* THE PROBLEM
What is the number of lines in these entries that contain "pose"? State it alone.

* EXTRACTED DATA
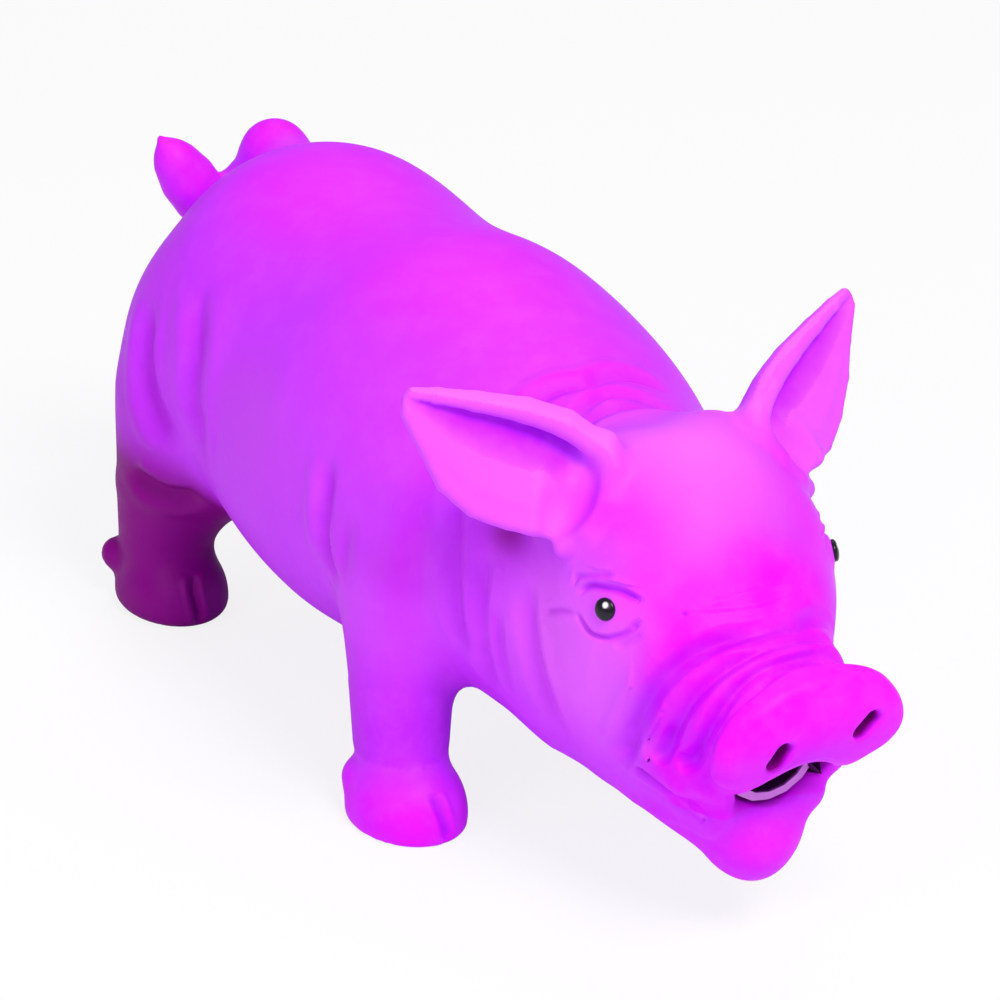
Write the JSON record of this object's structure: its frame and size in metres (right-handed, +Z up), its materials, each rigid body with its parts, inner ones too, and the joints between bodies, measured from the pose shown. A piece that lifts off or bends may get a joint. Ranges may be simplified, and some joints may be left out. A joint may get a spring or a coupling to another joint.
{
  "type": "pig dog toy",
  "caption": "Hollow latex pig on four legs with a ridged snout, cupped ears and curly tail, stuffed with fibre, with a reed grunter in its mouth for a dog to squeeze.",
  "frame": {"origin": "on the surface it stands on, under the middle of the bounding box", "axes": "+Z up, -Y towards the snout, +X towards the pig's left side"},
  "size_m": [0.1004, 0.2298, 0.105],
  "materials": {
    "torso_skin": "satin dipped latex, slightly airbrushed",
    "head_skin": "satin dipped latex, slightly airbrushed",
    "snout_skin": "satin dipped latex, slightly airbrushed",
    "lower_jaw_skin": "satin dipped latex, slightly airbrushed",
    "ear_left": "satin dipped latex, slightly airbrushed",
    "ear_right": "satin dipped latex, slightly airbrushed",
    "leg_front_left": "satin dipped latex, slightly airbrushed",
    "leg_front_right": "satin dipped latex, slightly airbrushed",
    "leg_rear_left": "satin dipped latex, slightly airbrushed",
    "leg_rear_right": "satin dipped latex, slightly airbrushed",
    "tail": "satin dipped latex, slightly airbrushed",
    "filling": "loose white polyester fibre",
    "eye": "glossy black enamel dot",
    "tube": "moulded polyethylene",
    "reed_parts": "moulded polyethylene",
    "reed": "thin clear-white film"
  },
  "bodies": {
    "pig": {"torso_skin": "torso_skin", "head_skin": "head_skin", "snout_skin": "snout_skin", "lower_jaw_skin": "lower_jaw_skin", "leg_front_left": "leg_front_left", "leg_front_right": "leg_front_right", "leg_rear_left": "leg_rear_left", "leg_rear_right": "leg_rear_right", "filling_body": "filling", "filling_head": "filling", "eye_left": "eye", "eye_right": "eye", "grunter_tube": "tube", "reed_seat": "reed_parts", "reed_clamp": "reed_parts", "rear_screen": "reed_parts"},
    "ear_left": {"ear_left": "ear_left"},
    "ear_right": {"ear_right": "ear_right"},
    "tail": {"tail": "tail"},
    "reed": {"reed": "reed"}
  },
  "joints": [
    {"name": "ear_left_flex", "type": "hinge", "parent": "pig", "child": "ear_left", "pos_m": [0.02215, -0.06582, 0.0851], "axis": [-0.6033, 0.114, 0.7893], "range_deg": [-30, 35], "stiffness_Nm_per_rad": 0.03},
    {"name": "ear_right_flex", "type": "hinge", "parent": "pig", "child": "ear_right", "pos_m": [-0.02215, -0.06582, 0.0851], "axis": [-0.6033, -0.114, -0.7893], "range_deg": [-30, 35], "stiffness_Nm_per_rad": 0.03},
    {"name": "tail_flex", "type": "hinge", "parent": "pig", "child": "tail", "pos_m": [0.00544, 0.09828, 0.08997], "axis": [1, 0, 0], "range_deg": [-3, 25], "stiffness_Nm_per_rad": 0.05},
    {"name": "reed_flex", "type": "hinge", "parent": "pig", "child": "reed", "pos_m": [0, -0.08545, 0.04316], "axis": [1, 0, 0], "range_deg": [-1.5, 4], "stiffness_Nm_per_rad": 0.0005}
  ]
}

--

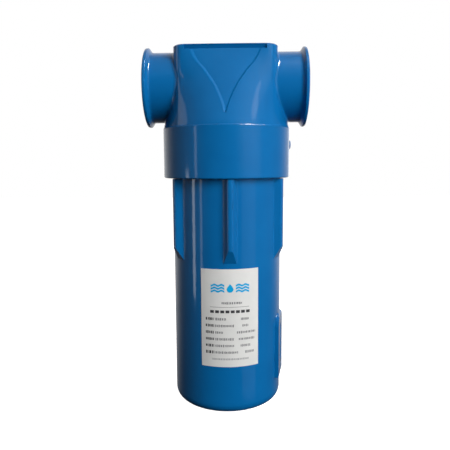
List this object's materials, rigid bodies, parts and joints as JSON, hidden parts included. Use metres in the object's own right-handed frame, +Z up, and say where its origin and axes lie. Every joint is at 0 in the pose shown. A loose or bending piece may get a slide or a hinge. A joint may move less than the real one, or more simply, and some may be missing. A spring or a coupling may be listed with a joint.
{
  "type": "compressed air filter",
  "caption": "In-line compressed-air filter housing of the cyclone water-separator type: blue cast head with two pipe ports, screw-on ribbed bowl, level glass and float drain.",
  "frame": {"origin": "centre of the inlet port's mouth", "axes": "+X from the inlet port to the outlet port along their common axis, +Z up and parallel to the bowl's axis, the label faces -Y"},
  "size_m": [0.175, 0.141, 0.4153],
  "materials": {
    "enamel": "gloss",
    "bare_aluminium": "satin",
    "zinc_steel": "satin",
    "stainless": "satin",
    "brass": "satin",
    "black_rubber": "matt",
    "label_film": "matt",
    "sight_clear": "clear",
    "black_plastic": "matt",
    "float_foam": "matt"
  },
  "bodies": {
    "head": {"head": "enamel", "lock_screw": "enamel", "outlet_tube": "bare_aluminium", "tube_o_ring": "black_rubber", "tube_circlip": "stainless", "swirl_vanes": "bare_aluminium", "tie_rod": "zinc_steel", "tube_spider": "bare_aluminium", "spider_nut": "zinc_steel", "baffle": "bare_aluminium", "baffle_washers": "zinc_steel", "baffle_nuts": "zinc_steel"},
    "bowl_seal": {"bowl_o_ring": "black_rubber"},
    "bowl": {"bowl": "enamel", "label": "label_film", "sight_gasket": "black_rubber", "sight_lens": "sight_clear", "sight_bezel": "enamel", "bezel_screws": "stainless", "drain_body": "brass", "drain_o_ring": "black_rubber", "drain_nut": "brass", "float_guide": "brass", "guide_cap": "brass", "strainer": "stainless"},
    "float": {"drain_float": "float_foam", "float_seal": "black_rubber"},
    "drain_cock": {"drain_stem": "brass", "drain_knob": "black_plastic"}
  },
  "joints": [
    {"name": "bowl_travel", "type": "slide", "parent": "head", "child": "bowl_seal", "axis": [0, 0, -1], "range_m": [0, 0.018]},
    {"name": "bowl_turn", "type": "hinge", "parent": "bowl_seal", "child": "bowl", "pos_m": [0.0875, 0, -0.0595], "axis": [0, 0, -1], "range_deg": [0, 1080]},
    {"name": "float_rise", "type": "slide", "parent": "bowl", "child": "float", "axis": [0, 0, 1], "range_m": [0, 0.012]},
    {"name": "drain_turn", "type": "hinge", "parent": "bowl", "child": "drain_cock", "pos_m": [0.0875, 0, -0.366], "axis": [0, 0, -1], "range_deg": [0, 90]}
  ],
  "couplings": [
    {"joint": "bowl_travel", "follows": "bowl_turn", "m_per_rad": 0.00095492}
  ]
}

--

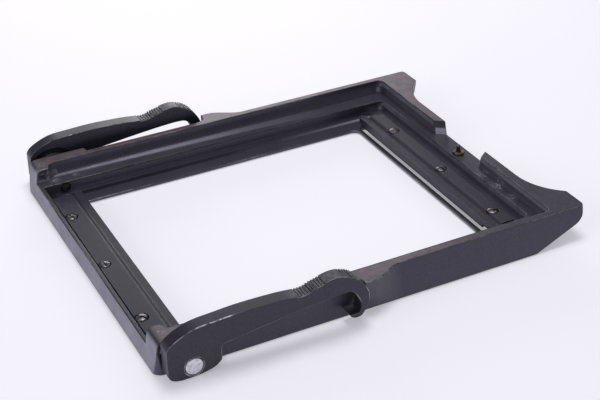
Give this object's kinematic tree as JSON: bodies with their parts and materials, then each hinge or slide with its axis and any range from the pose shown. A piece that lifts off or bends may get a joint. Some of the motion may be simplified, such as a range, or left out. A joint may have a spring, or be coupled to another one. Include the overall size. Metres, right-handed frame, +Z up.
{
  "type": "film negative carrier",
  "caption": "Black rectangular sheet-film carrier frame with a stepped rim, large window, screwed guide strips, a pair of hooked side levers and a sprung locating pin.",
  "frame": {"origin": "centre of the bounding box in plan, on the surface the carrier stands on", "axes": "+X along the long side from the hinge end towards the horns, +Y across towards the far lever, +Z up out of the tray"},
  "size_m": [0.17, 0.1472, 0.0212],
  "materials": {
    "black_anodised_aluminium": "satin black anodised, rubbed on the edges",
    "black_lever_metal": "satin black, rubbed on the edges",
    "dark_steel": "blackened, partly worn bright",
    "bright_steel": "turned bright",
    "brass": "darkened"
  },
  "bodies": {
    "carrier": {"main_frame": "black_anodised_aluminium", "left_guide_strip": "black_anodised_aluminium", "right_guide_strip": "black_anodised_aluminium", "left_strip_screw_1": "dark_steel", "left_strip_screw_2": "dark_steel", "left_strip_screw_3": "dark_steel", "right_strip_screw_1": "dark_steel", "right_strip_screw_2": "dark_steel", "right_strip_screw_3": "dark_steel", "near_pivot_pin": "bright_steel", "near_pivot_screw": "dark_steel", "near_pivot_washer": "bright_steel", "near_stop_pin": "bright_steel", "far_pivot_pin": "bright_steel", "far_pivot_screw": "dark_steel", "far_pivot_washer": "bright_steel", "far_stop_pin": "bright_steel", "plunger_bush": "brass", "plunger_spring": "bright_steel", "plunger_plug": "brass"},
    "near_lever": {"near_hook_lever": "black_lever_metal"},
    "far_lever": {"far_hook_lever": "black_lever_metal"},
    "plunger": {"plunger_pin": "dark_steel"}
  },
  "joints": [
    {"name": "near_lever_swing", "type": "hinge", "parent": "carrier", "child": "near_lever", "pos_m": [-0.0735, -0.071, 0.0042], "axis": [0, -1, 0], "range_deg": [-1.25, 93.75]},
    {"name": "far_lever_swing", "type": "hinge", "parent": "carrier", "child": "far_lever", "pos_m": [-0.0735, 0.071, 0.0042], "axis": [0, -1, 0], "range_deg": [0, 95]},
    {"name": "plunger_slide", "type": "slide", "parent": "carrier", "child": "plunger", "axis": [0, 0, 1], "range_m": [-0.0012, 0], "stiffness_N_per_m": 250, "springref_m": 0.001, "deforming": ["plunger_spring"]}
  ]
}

* TASK RESULT
3